When a thread uses its entire time slice, it is preempted and put back into the run queue that immediately follows the previous run queue from which the thread ran. Threads that are woken up from a sleep are put into the biggest priority run queue. Low priority threads are therefore those that don't go to sleep so often and just occupy the processor.

In order to avoid complete starvation of the low priority threads, from time to time, the scheduler will provide them with a bonus of one point priority increase. In other words, the scheduler will now and then move the entire run queues one level up.

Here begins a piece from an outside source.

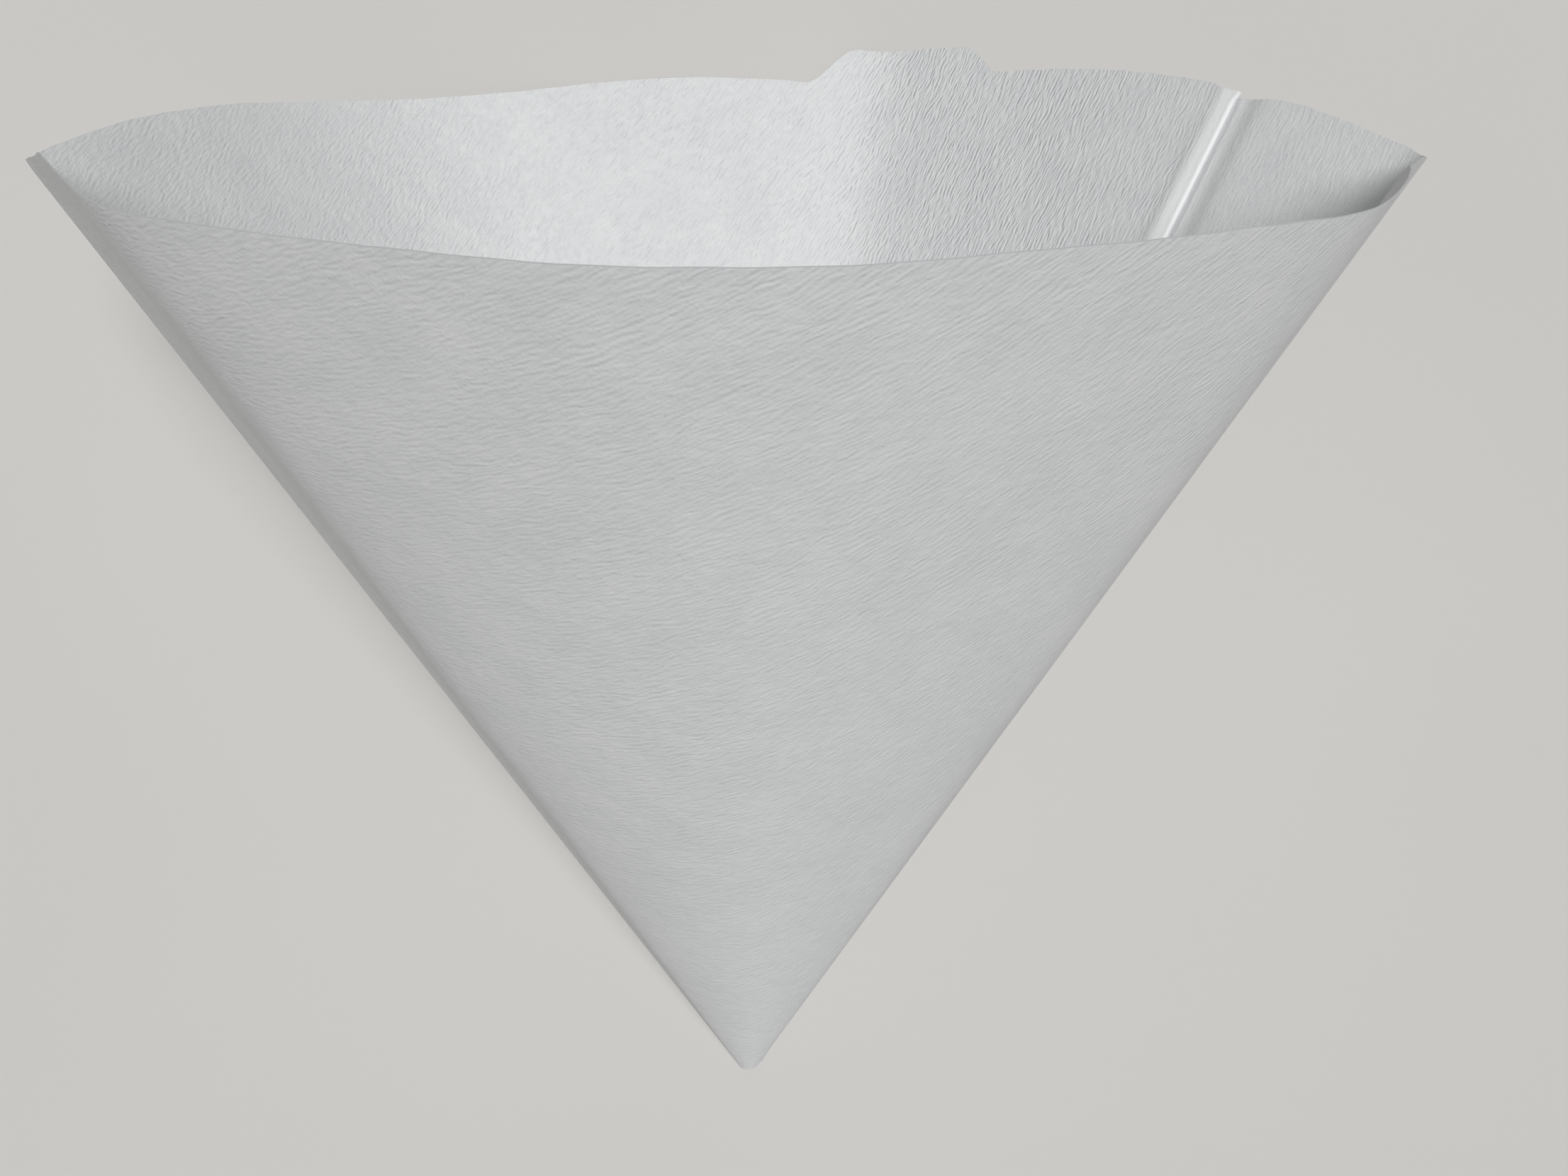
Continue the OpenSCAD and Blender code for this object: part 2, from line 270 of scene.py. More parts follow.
class OpenedCone:
    """The opened cone as a table of directions from the tip, one for each small turn."""

    TABLE_STEP = 0.05
    WALL_STEPS = 240
    DEPTHS = (0.05, 0.6)
    HALVINGS = 24
    SHARP_BLUR = 0.12
    BLUNT_BLUR = 0.75
    BLUNT_REACH = 3.0
    BELL_REACH = 4
    NORMAL_REACH = 4
    TIP_AT = (0.749, -64.46)

    def __init__(self, sizes: SheetSizes) -> None:
        """Solves both walls and the lying pose.

        Args:
            sizes: The sheet's sizes.
        """
        self.sizes = sizes
        self.back = Wall(3.5, -0.44, ((0.3, 0.73),), side=1)
        self.front = Wall(1.9, -0.13, ((-0.7, 0.95), (0.63, 1.0)), side=-1)
        self._solve_table()
        self._solve_lying()

    def _wall_table(self, wall: Wall) -> tuple[float, Array, Array]:
        """Makes a wall just deep enough for a quarter turn of paper, which doesn't stretch.

        Args:
            wall: The wall's bow.

        Returns:
            Its depth, places along it, and the sheet's turn at each place.
        """
        u = np.linspace(-1, 1, self.WALL_STEPS + 1)
        low, high = self.DEPTHS
        for _ in range(self.HALVINGS):
            middle = (low + high) / 2
            if self._turns(wall.points(u, middle))[-1] > self.sizes.wall_turn:
                high = middle
            else:
                low = middle
        depth = (low + high) / 2
        return depth, u, self._turns(wall.points(u, depth))

    @staticmethod
    def _turns(points: Array) -> Array:
        """Returns the turn of the sheet from the first point to each, for unit vectors."""
        steps = np.linalg.norm(np.diff(points, axis=0), axis=1)
        return np.concatenate([[0.0], np.cumsum(np.degrees(2 * np.arcsin(steps / 2)))])

    def _raw_direction(self, turn: Array) -> Array:
        """Works directions out straight from the walls' formulas, with sharp creases.

        Args:
            turn: Turns from the seam, in degrees.

        Returns:
            The directions from the tip, one row for each turn.
        """
        from_crease = (self.sizes.seam_turn - turn) % self.sizes.sheet_turn
        on_back = from_crease <= self.sizes.wall_turn
        on_front = self.sizes.sheet_turn - from_crease
        found = []
        for wall, at in ((self.back, from_crease), (self.front, on_front)):
            depth, u, turns = self._wall_table(wall)
            found.append(wall.points(np.interp(at, turns, u), depth))
        return np.where(on_back[:, None], found[0], found[1])

    def _solve_table(self) -> None:
        """Fills the table: creases rounded as paper rounds them, and the flat stretch plane."""
        s = self.sizes
        count = round(s.sheet_turn / self.TABLE_STEP)
        self.turns = np.arange(count) * self.TABLE_STEP
        raw = self._raw_direction(self.turns)
        blunt_at = (s.seam_turn + s.wall_turn) % s.sheet_turn
        away = np.abs(self.turns - blunt_at)
        bluntness = 1 - smooth(away / self.BLUNT_REACH)
        sharp = self._blurred(raw, self.SHARP_BLUR)
        blunt = self._blurred(raw, self.BLUNT_BLUR)
        table = unit(mix(sharp, blunt, bluntness[:, None]))
        near, far = (self._sample(raw, turn) for turn in (s.flat_from, s.flat_to))
        share = (self.turns - s.flat_from) / (s.flat_to - s.flat_from)
        flat = (share >= 0) & (share <= 1)
        table[flat] = unit(mix(near, far, share[flat, None]))
        ahead = np.roll(table, -self.NORMAL_REACH, axis=0)
        behind = np.roll(table, self.NORMAL_REACH, axis=0)
        self.flat_normal = unit(np.cross(far - near, near))
        normals = unit(np.cross(ahead - behind, table))
        normals[flat] = self.flat_normal
        self.table = table
        self.normals = normals
        self.flat_edges = (near, far)

    def _blurred(self, table: Array, sigma: float) -> Array:
        """Blurs the table along the turn by a bell curve.

        Args:
            table: A row for each turn.
            sigma: The bell curve's width, in degrees.

        Returns:
            The blurred table.
        """
        reach = math.ceil(self.BELL_REACH * sigma / self.TABLE_STEP)
        offsets = np.arange(-reach, reach + 1) * self.TABLE_STEP
        bell = np.exp(-0.5 * (offsets / sigma) ** 2)
        bell /= bell.sum()
        wrapped = np.concatenate([table[-reach:], table, table[:reach]])
        return np.stack([np.convolve(wrapped[:, k], bell, "valid") for k in range(3)], axis=1)

    def _sample(self, table: Array, turn: Array | float) -> Array:
        """Reads the table at any turns, by straight mixing between its entries.

        Args:
            table: A row for each of the table's turns.
            turn: Turns from the seam, in degrees.

        Returns:
            A row for each turn asked for.
        """
        place = (np.asarray(turn, float) % self.sizes.sheet_turn) / self.TABLE_STEP
        low = np.floor(place).astype(int)
        share = (place - low)[..., None]
        count = len(table)
        return mix(table[low % count], table[(low + 1) % count], share)

    def _solve_lying(self) -> None:
        """Turns the flat stretch's normal straight down."""
        near, far = self.flat_edges
        lie_y = unit(near + far)
        lie_x = np.cross(lie_y, -self.flat_normal)
        self.lying = np.stack([lie_x, lie_y, -self.flat_normal])

    def place(self, turn: Array, r: Array, height: Array, stack: Array) -> Array:
        """Places points of the sheet on the table.

        Args:
            turn: Turn from the seam, in degrees.
            r: Distance from the tip, in millimetres.
            height: Height above the wall's inner face, in millimetres, outwards.
            stack: Height of the layers behind the wall there. Where the outermost layer
                would dip below the table, all the layers are pressed up together.

        Returns:
            The points, in millimetres in the part's frame.
        """
        t = self.sizes.thickness
        foot = self._sample(self.table, turn) * r[..., None]
        normal = unit(self._sample(self.normals, turn))
        lowest = t - (foot + (stack + t)[..., None] * normal) @ self.flat_normal
        lying = (foot + height[..., None] * normal) @ self.lying.T
        z = np.maximum(0.0, lying[..., 2] + t - np.minimum(0.0, lowest))
        x, y = lying[..., 0] + self.TIP_AT[0], lying[..., 1] + self.TIP_AT[1]
        return np.stack([x, y, z], axis=-1)

    def upright(self, point: tuple[float, float, float]) -> Vector:
        """Returns where a point of the upright cone's frame is once the cone lies down.

        Args:
            point: X across, Y to the back and Z up the cone, from the tip, in millimetres.

        Returns:
            The point in metres in the part's frame.
        """
        moved = self.lying @ np.array(point) + [*self.TIP_AT, self.sizes.thickness]
        return Vector(moved * MM)

    def upright_turn(self, vector: Array) -> Vector:
        """Returns a direction of the upright cone's frame once the cone lies down."""
        return Vector(self.lying @ vector)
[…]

5.3.3. Processor Load Balancing

Normally, for the sake of cache locality, threads are scheduled on one of the processors and don't leave it. Nevertheless, a situation in which one processor is heavily overloaded while others sit idle can occur. HelenOS deploys special kernel threads to help mitigate this problem. Each processor is associated with one load balancing thread called kcpulb that wakes up regularly to see whether its processor is underbalanced or not. If it is, the thread attempts to migrate threads from other overloaded processors to its own processor's run queues. When the job is done or there is no need for load balancing, the thread goes to sleep.

The balancing threads operate very gently and try to migrate low priority threads first; one kcpulb never takes from one processor twice in a row. The load balancing threads as well as threads that were just stolen cannot be migrated. The kcpulb threads are wired to their processors and cannot be migrated whatsoever. The ordinary threads are protected only until they are rescheduled.

[5] Some architectures (e.g. ia64) inevitably use a fixed set of floating point registers to carry out their normal operations.

[6] Which might be a source of problems with variable liveliness after context_restore().